The weighted median $x_k$ is the element of x
that satisfies $\sum_{x_i < x_k} w_i \le \frac{1}{2} \sum_{j} w_j$ and $\sum_{x_i > x_k} w_i \le \frac{1}{2} \sum_{j} w_j$.
If a weight has value zero, then its associated data point is ignored. If none of the weights are positive, an error is thrown. NaN
is returned if x
contains any NaN
values.
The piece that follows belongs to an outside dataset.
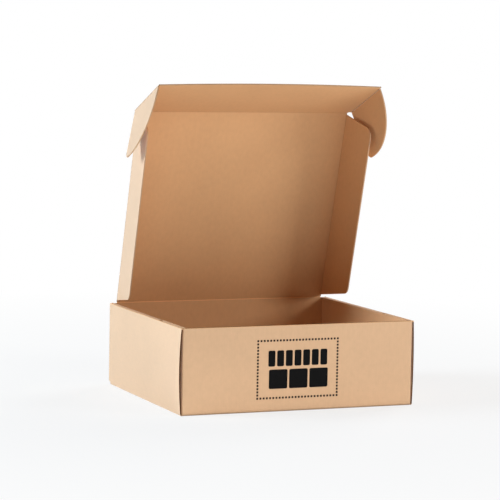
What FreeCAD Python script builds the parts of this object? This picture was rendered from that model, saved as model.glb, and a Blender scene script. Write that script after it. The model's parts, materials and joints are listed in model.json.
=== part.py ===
# Corrugated mailer box, open: a tray with rolled double side walls, and a lid with its flaps.
# Millimetres. X to the right, Y to the back, Z up. The origin is the centre of the underside.
import FreeCAD, Part
import math
import os

# Board and the whole box, over the outside of the tray
board = 1.5
box_width = 292.0
box_depth = 250.0
box_height = 100.0
fold_radius = 1.5

# Clearances between layers that lie side by side, and round each fold that moves
layer_gap = 0.3
fold_gap = 0.1

# Side walls: how far they bulge at the front edge, and the corner clipped off low at the back
left_bulge = 2.2
right_bulge = 1.0
clip_length = 12.0
clip_height = 5.0

# Flaps of the front and back wall that lie between the layers of a side wall
dust_flap_length = 70.0

# The pocket that the ears slide into, open at the top from the front end of each side wall
pocket_length = 78.0

# Tabs of the inner side walls, in slots through the bottom
tab_length = 42.0
tab_spacing = 120.0
slot_clearance = 0.3

# Lid, with its side flaps, and the room between them and the tray's inner faces
lid_clearance = 1.45
lid_open_angle = 74.0
side_flap_width = 61.0
side_flap_back_start = 3.0
side_flap_back_slope = 23.0
side_flap_front_gap = 2.5
side_flap_corner = 11.0
side_flap_splay = 7.0

# Tuck flap at the lid's front, with an ear at each end
tuck_length = 92.0
tuck_bow = 6.0
tuck_fold_angle = 52.5
tuck_shoulder = 3.0
ear_reach = 64.0
ear_start = 4.5
ear_end = 89.0
ear_back_corner = 7.0
left_ear_splay = 17.5
right_ear_splay = 14.5

# How far each flap can fold in from flat before its root meets the panel that carries it
side_flap_fold_in = 108.0
tuck_fold_in = 72.0
ear_fold_in = 104.0

# Layers of a side wall, from the outside in
outer_wall_x = box_width / 2
dust_flap_x = outer_wall_x - board - layer_gap
pocket_x = dust_flap_x - board
pocket_width = board + 2 * layer_gap
inner_wall_x = pocket_x - pocket_width
tray_inside_x = inner_wall_x - board

# Fold lines that move: the hinge, the lid's sides, the tuck's root and the ears' roots
hinge_y = box_depth / 2 - board / 2
hinge_z = box_height + board / 2
lid_side_x = tray_inside_x - lid_clearance - board / 2
ear_fold_x = pocket_x - pocket_width / 2
tuck_fold_y = -box_depth / 2 + board + layer_gap + board / 2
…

An error is raised if w
contains any NaN
values.
Mode and Modes
StatsBase.mode
— Function.mode(a, [r])
Return the mode (most common number) of an array, optionally over a specified range r
. If several modes exist, the first one (in order of appearance) is returned.
StatsBase.modes
— Function.modes(a, [r])::Vector
Return all modes (most common numbers) of an array, optionally over a specified range r
.
Summary Statistics
StatsBase.summarystats
— Function.summarystats(a)
Compute summary statistics for a real-valued array a
. Returns a SummaryStats
object containing the mean, minimum, 25th percentile, median, 75th percentile, and maxmimum.
StatsBase.describe
— Function.describe(a)
Pretty-print the summary statistics provided by summarystats
: the mean, minimum, 25th percentile, median, 75th percentile, and maximum.